Beautiful Raven’s Nest Nature Sanctuary
We started our day at Raven’s Nest, a private 42-acre nature sanctuary just a couple of miles from Patagonia Lake. This is where Vincent and his lovely wife Claudia have wrought a beautiful home and educational facility out of a stunning, but unforgiving desert landscape. The educational Discovery Center, filled with dried plants and skulls and pelts, is fascinating. It contains everything you could possibly want to know about the flora and fauna of southeast Arizona.
Vincent and Claudia offer retreats and workshops, and the accommodations are in ultra-comfortable Safari Tents, with outdoor kitchens and showers. Everything at Raven’s Nest is not only functional, but it’s beautifully crafted.
Exploring Sonoita Natural Area
After a couple of hours of hiking on their property and a glass of fresh lemonade under an artistically designed shade shelter, we drove to nearby Patagonia Lake and Sonoita Natural Area. There, we hiked several miles of trails. We found a variety of birds along the way, including Broad-billed Hummingbirds, Black Hawks, Canyon Wrens, Rufous-crowned Sparrows, Vermillion Flycatchers, and Western Tanagers.

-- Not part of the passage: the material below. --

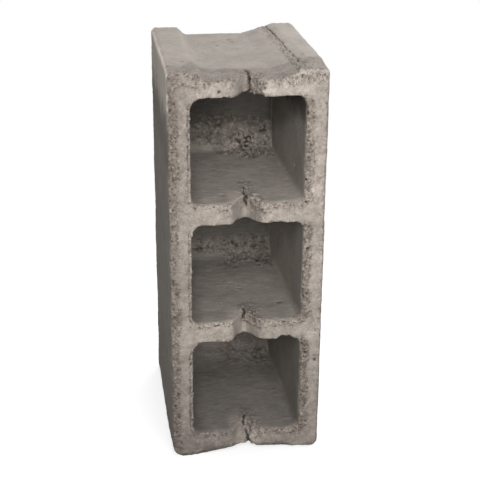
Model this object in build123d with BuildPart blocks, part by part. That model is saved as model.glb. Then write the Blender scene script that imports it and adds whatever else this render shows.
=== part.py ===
"""Hollow concrete block with three blind cores, standing on one end as in the photograph.

Units are millimetres. X runs through the wall, Y along the cores from the open bed to the
closed bed, and Z along the course. The origin is the middle of the lower end of the block.
"""

import os

from build123d import *

# Overall size
unit_length = 400.0
unit_width = 150.0
unit_height = 200.0

# Walls, measured at the open bed where they are thinnest
face_shell = 21.5
inner_web = 21.5
end_web = 17.5
closed_bed = 35.0

# Cores, narrowing towards the closed bed so that the mould's core boxes draw out
core_count = 3
core_draft = 1.7
core_corner_radius = 12.0
core_end_radius = 6.0
core_mouth_bevel = 1.5

# Mortar groove down each end, between two flanges
flange_width = 27.0
groove_depth = 8.0
groove_slope_run = 8.0
groove_foot_radius = 6.0
groove_lip_radius = 6.0

# Notch left in the open bed of every web by the bar that carries the core boxes
notch_width = 30.0
notch_depth = 24.0
notch_tip_radius = 4.0
notch_shoulder_radius = 9.0
end_notch_width = 28.0
end_notch_depth = 14.0

# Edges rounded by handling
corner_radius = 5.0
open_bed_edge_radius = 3.5
closed_bed_edge_radius = 3.0

# Sizes that follow
groove_mouth_width = unit_width - 2 * flange_width
groove_floor_width = groove_mouth_width - 2 * groove_slope_run
core_width = unit_width - 2 * face_shell
core_zone = unit_length - 2 * (groove_depth + end_web)
core_length = (core_zone - (core_count - 1) * inner_web) / core_count
core_pitch = core_length + inner_web
core_depth = unit_height - closed_bed

middle = unit_length / 2
open_bed = Plane(origin=(0, -unit_height / 2, middle), x_dir=(1, 0, 0), z_dir=(0, -1, 0))
into_block = Plane(origin=open_bed.origin, x_dir=(1, 0, 0), z_dir=(0, 1, 0))


def notch_plan(height, width, depth):
    """Plan of the notch at one height: a V with a rounded tip and rolled shoulders."""
    bed = -unit_height / 2
    side = unit_width / 2
    with BuildSketch(Plane.XY.offset(height)) as plan:
        with BuildLine():
            lip = FilletPolyline(
                (-side, bed),
                (-width / 2, bed),
                (0, bed + depth),
                (width / 2, bed),
                (side, bed),
                radius=(notch_shoulder_radius, notch_tip_radius, notch_shoulder_radius),
            )
            Polyline(lip @ 1, (side, bed - depth), (-side, bed - depth), lip @ 0)
        make_face()
    return plan.sketch


# One core as the solid that leaves it, with its mouth on the open bed
with BuildPart() as core_box:
    with BuildSketch(into_block):
        RectangleRounded(core_width, core_length, core_corner_radius)
    extrude(amount=core_depth, taper=core_draft)
    fillet(core_box.faces().sort_by(Axis.Y)[-1].edges(), radius=core_end_radius)
    with BuildSketch(into_block):
        mouth_width = core_width + 2 * core_mouth_bevel
        mouth_length = core_length + 2 * core_mouth_bevel
        RectangleRounded(mouth_width, mouth_length, core_corner_radius + core_mouth_bevel)
    extrude(amount=core_mouth_bevel, taper=45)

with BuildPart() as hollow_block:
    # Outline seen from the open bed, with a mortar groove in each end
    with BuildSketch(open_bed) as outline:
        Rectangle(unit_width, unit_length)
        fillet(outline.vertices(), radius=corner_radius)
        for edge, floor in ((middle, middle - groove_depth), (-middle, groove_depth - middle)):
            with BuildLine():
                Polyline(
                    (-groove_mouth_width / 2, edge),
                    (-groove_floor_width / 2, floor),
                    (groove_floor_width / 2, floor),
                    (groove_mouth_width / 2, edge),
                    close=True,
                )
            make_face(mode=Mode.SUBTRACT)
        between = (groove_floor_width + groove_mouth_width) / 4
        groove_corners = outline.vertices().filter_by(lambda v: abs(v.X) < groove_mouth_width / 2 + 1)
        feet = groove_corners.filter_by(lambda v: abs(v.X) < between)
        lips = groove_corners.filter_by(lambda v: abs(v.X) > between)
        fillet(feet, radius=groove_foot_radius)
        fillet(lips, radius=groove_lip_radius)
    extrude(amount=-unit_height)
    fillet(hollow_block.faces().sort_by(Axis.Y)[0].edges(), radius=open_bed_edge_radius)
    fillet(hollow_block.faces().sort_by(Axis.Y)[-1].edges(), radius=closed_bed_edge_radius)

    # Cores in one row
    core_offsets = [(i - (core_count - 1) / 2) * core_pitch for i in range(core_count)]
    with Locations([(0, 0, offset) for offset in core_offsets]):
        add(core_box.part, mode=Mode.SUBTRACT)

    # Notches of one section in the inner webs, running out shallower through the end webs
    core_row = core_count * core_length + (core_count - 1) * inner_web
    low = middle - core_row / 2
    high = middle + core_row / 2
    extrude(notch_plan(low, notch_width, notch_depth), amount=core_row, mode=Mode.SUBTRACT)
    for inner, outer in ((low, 0), (high, unit_length)):
        deep = notch_plan(inner, notch_width, notch_depth)
        shallow = notch_plan(outer, end_notch_width, end_notch_depth)
        loft([deep, shallow], ruled=True, mode=Mode.SUBTRACT)

hollow_block.part.label = "hollow_block"
os.makedirs("parts", exist_ok=True)
export_step(hollow_block.part, "parts/hollow_block.step")
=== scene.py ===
"""Looks of the hollow concrete block: a worn dry-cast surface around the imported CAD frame.

Lengths are in metres in the CAD's frame, except in the relief, where they are in millimetres.
"""

from math import pi, radians

import bpy
import numpy as np
from mathutils import Matrix, Vector


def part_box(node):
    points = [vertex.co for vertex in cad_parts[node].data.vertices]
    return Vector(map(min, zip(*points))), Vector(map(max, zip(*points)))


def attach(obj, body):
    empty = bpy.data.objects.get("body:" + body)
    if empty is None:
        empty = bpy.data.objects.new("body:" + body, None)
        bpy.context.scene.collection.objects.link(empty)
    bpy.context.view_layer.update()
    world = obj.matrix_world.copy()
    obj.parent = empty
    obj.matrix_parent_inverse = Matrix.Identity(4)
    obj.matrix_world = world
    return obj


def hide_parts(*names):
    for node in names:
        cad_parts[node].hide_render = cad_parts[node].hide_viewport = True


NODE = "hollow_block"
PIECE = "concrete_block"

VOXEL = 0.0010
MOST_TRIANGLES = 190_000

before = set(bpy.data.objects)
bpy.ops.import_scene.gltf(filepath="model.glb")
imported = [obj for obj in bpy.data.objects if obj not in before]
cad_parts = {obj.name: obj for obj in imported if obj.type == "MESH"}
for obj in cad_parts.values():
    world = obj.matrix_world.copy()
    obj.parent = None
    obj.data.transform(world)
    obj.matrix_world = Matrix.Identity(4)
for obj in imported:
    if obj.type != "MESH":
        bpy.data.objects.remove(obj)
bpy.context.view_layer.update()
low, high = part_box(NODE)

# Faces of the block in millimetres: the open bed, the closed bed, the right side and the upper end
BED = round(low.y * 1000, 3)
CLOSED_BED = round(high.y * 1000, 3)
SIDE = round(high.x * 1000, 3)
TOP = round(high.z * 1000, 3)

# Walls that the relief follows, as in the CAD
FACE_SHELL = 21.5
INNER_WEB = 21.5
END_WEB = 17.5
CLOSED_WALL = 35.0
GROOVE_DEPTH = 8.0
CAD_CORE_CORNER = 12.0
DRAFT = 0.0297

# Cores and grooves between those walls
CORE_HALF_WIDTH = SIDE - FACE_SHELL
CORE_HALF_LENGTH = (TOP - 2 * (GROOVE_DEPTH + END_WEB) - 2 * INNER_WEB) / 6
CORE_PITCH = 2 * CORE_HALF_LENGTH + INNER_WEB
CORE_HEIGHTS = np.array([TOP / 2 - CORE_PITCH, TOP / 2, TOP / 2 + CORE_PITCH])
CORE_DEPTH = CLOSED_BED - BED - CLOSED_WALL
GROOVE_FLOOR_LOW = GROOVE_DEPTH
GROOVE_FLOOR_HIGH = TOP - GROOVE_DEPTH

# Corners of the cores as the photograph shows them, with more paste left in the upper left ones
CORE_CORNER = 7.5
PASTE_IN_CORNER = 3.5

ACROSS = np.array([1.0, 0.0, 0.0])
INWARD = np.array([0.0, 1.0, 0.0])
UPWARD = np.array([0.0, 0.0, 1.0])
TINY = 1e-6

# Shift between the cores that gives each one its own stretch of noise
APART = 40.0

# Camera that took the photograph, found from the block's eight corners
CAMERA_PLACE = Vector((-0.1494, -1.1047, 0.6493))
CAMERA_YAW = radians(8.05)
CAMERA_PITCH = radians(22.17)
CAMERA_ROLL = radians(0.34)
CAMERA_SENSOR_MM = 36.0
CAMERA_LENS_MM = 86.24


# Noise: each seed is another pattern


def hashed(cell, seed):
    """A repeatable number from 0 to 1 for each whole-number cell."""
    c = cell.astype(np.int64)
    h = c[:, 0] * 374761393 + c[:, 1] * 668265263 + c[:, 2] * 1103515245 + seed * 1274126177
    h &= 0xFFFFFFFF
    h = ((h ^ (h >> 13)) * 1274126177) & 0xFFFFFFFF
    h = ((h ^ (h >> 15)) * 2246822519) & 0xFFFFFFFF
    return (h ^ (h >> 16)) / 0xFFFFFFFF


def noise(p, size, seed):
    """Smooth noise from -1 to 1, with blobs of about the given size, or of one for each axis."""
    q = p / size + seed * 17.31
    cell = np.floor(q)
    f = q - cell
    f = f * f * f * (f * (f * 6 - 15) + 10)
    total = np.zeros(len(p))
    for corner in np.ndindex(2, 2, 2):
        corner = np.array(corner)
        weight = np.prod(np.where(corner == 1, f, 1 - f), axis=1)
        total += weight * hashed(cell + corner, seed)
    return total * 2 - 1


def fractal(p, size, seed, octaves=4, gain=0.5):
    """Octaves of noise, each half the size of the one before."""
    size = np.asarray(size, float)
    return sum(gain**i * noise(p, size / 2**i, seed + i) for i in range(octaves))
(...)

Vincent talked about the native plants as we hiked, including yucca (used for making cordage) and edibles (cacti pads and fruits, mesquite, and yucca). He demonstrated simple flint knapping to create a sharp-edged tool. He pointed out various animal tracks and scat. And he told us that wasps are a good indication that water is nearby—while we swatted them away. Someone asked him if barrel cactus could be used as a source of water, since Hollywood cowboys are always slicing off the top of a barrel cactus and drinking out of it. Vincent informed us that barrel cacti can be used as a source of water in a desperate situation. But you had better be prepared for a serious stomachache.
A Harsh Landscape For Survival
This is not a lush landscape. It is harsh, dry, scrubby, and everything has thorns or needles. Eric and I love the desert. However, given a choice, this is not a place I would choose to try to live off the land. I think the Native peoples of the Pacific Northwest had the right idea—mild climate, abundant salmon, shellfish, and berries, plenty of water, and plants that aren’t trying to hurt you.
This was a fascinating and fun field trip, and I would do it again, even with having to get up at such a ridiculous hour. I can tell you for certain that if I ever found myself in a survival situation, I would definitely want to be in Vincent and Claudia’s tribe.